07/08/2014

FLORES ETERNAS



Do ponto de vista moral, mentir é censurável. Mas nem sempre vale a pena revelar  o mundo dos próprios pensamentos. Nem a Freud.
Lembro a exumação dos restos mortais de minha mãe, falecida há cerca de 40 anos. Fotografei friamente o crânio, só uma ossada escurecida. Perfeito nas suas dimensões. A foto, no celular, só tive coragem de encará-la meses depois. Falo dessa imagem e Freud me pergunta: Qual, dentro do contexto, o seu desejo eventual? O que pensava eu do crânio de quem eu amei em vida? Amei em vida e continuo amando. Sei onde Freud queria chegar com a pergunta: no ato se dissimulariam desejos secretos de morte. Sinto profundas resistências contra interpretação psicanalítica dessa ordem. Menti, dizendo a Freud dois nomes que, naturalmente, não revelarei aqui. Entre o mundo freudiano e o meu – mais junguiano – um abismo. De fato, por trás da mentira, a consciência da morte em mim. E não creio nela como total destruição. Quem era puro amor devotado aos humanos não estaria mais ali na fétida tumba. Deixara o recado de que o espírito só muda de dimensão, o que foi seu legado quando estava entre nós, filhos, marido, parentes, vizinhos, conhecidos. O que sobra é a roupagem para as estações outonais, de frio, de calor e de flores.
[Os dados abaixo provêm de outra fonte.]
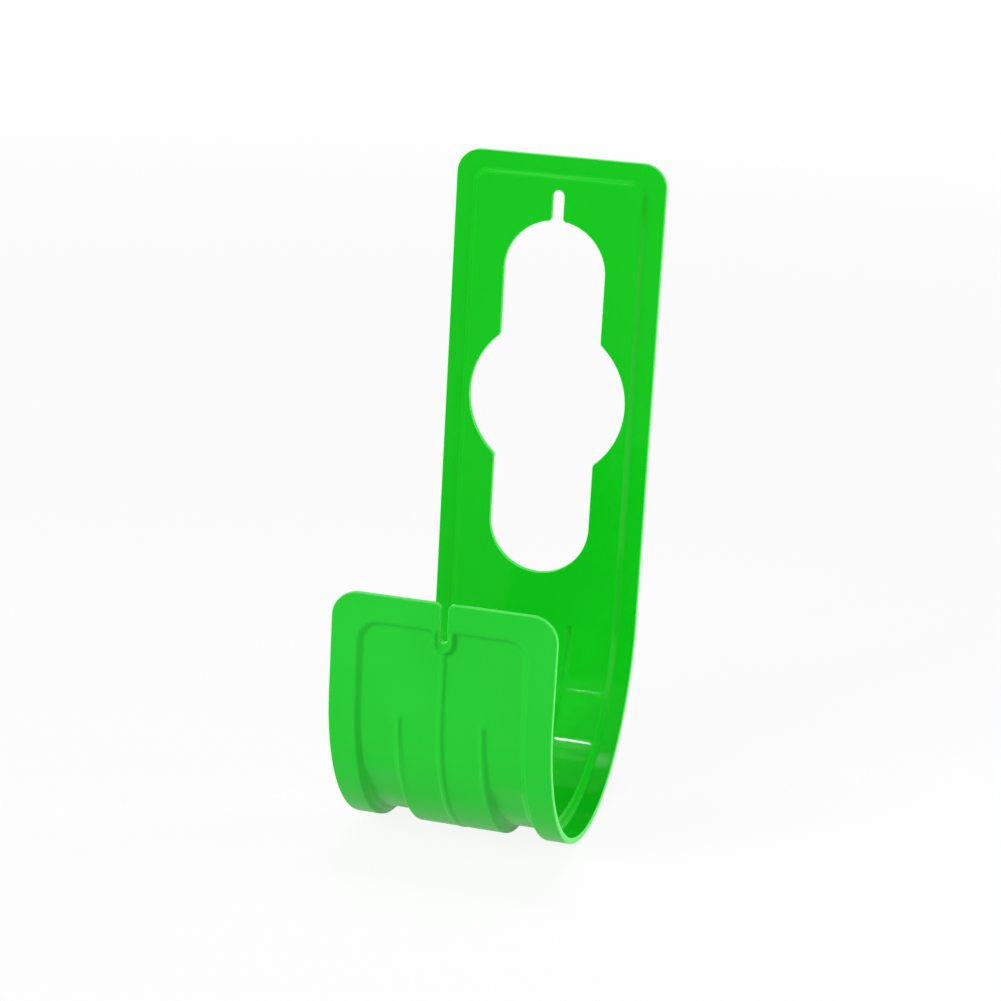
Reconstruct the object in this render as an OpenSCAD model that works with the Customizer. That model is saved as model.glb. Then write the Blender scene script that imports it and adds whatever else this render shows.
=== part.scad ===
/* [Overall size] */

// Width of the strip from side edge to side edge, in millimetres
strip_w = 105; // [100:1:115]
// Height from the top edge of the back to the lowest point of the bend
total_h = 312; // [290:1:335]
// Radius of the outer face of the bend, half of the depth from the wall to the front
bend_r = 83.5; // [78:0.5:85]
// Height of the front flap's free edge above the lowest point of the bend
flap_h = 132; // [128:1:140]
// Thickness of the moulded wall
wall = 3; // [2.4:0.1:3.2]
// Radius of the four outer corners
corner_r = 12; // [9:0.5:14]

/* [Raised centre] */

// Height of the raised centre above the flat border
rise = 2.5; // [2:0.1:2.8]
// Width of the flat border along the sides, on the wall face and the outside of the flap
side_border = 10.3; // [9.5:0.1:11]
// Width of the flat border along the top of the back, on the wall face
top_border = 9.6; // [9:0.1:11]
// Width of the flat border along the top of the flap, on its outside
flap_border = 11.2; // [10:0.1:12]
// Length over which the border slopes up to the raised centre
slope_run = 3.6; // [3:0.1:4]
// Sideways shift between the slope on the outside and the same slope on the inside
slope_shift = 1.8; // [1.4:0.1:2]
// Corner radius of the raised centre at the top of the back
back_turn_r = 7; // [6:0.5:8]
// Corner radius of the raised centre at the top of the flap
flap_turn_r = 11; // [9:0.5:12]

/* [Stiffened bend] */

// Height of each pad in the bend above the raised centre, towards the inside
pad_rise = 2.3; // [1.8:0.1:2.6]
// Angle below the start of the bend at which a pad starts to rise
pad_start_a = 28; // [25:1:30]
// Angle of the crease at which a pad's upper flat face turns into its lower, flatter one
pad_crease_a = 47; // [44:1:49]
// Angle at which a pad has its full height
pad_full_a = 58; // [54:1:62]
// Share of its height that a pad has at the crease
crease_share = 0.4; // [0.3:0.05:0.6]
// Length by which the strip between the pads is let down towards the outside
middle_drop = 2.4; // [1.6:0.1:2.5]

/* [Ribs] */

// Distance of the two short ribs from the middle
rib_x = 19.7; // [18:0.1:21]
// Radius of a rib's round ridge
rib_r = 2.2; // [1.9:0.1:2.4]
// Height of a rib above the face it stands on
rib_h = 1.2; // [0.8:0.1:1.4]
// Angle below the start of the bend at which the ribs end
rib_end_a = 6.4; // [5:0.2:9]
// Length by which the middle rib is let down in the bend
rib_drop = 1.2; // [0.9:0.1:1.4]

/* [Cut-out] */

// Radius of the round middle of the cut-out
round_r = 39.7; // [36:0.1:40]
// Half width of the two lobes above and below the round middle
lobe_r = 25.5; // [22:0.1:27]
// Depth of the upper lobe's centre below the screw
upper_drop = 37.5; // [36:0.1:40]
// Height of the solid band between the lower lobe and the start of the bend
band_h = 19; // [17:0.5:26]

/* [Screw slot] */

// Width of the slot that hangs on the screw
screw_w = 5.8; // [4.6:0.1:6.4]
// Height of the top edge above the middle of the screw
screw_below_top = 19.2; // [18:0.1:21]
// Radius of the two rounded corners where the slot opens into the cut-out
mouth_r = 1.5; // [1:0.1:2]

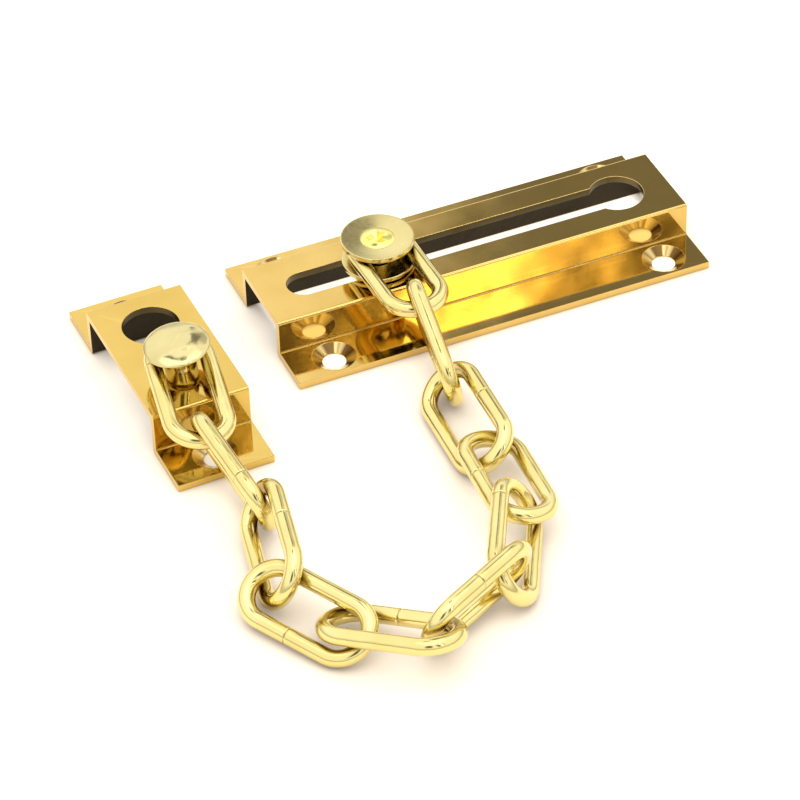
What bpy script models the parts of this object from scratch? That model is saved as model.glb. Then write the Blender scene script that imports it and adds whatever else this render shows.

O ato da foto acrescentava outras camadas, épocas findas e níveis de consciência ultrapassados. Problemas sempre temos, muitos que nos preocupam ardentemente. A história humana apresenta os estados sucessivos da consciência. De fatos como esse extrai-se uma dramática capaz de nos fortalecer contra delírios. Podemos e vale a pena ter coragem. Confesso que, no caso, era uma coragem misto de frieza autista. Eu não querer visualizar a foto, a não ser meses depois, pode denotar covardia. Um saber precisava se consolidar. Autênticas respostas, não para Freud, mas para mim. Compreendendo um pouco, graças a Jung, o peso do inconsciente, dei um tempo de cuidado às tendências de mascaramento da consciência. Lendo André Luiz, Kardec e o palatável Inácio Ferreira, hoje piso com certa firmeza na aceitação da concretude mais sutil da vida do corpo espiritual. O passamento, com suas dores, só nos prepara para novo passo na rota evolutiva. O que sobra são desejos vãos de posse sobre bens e pessoas.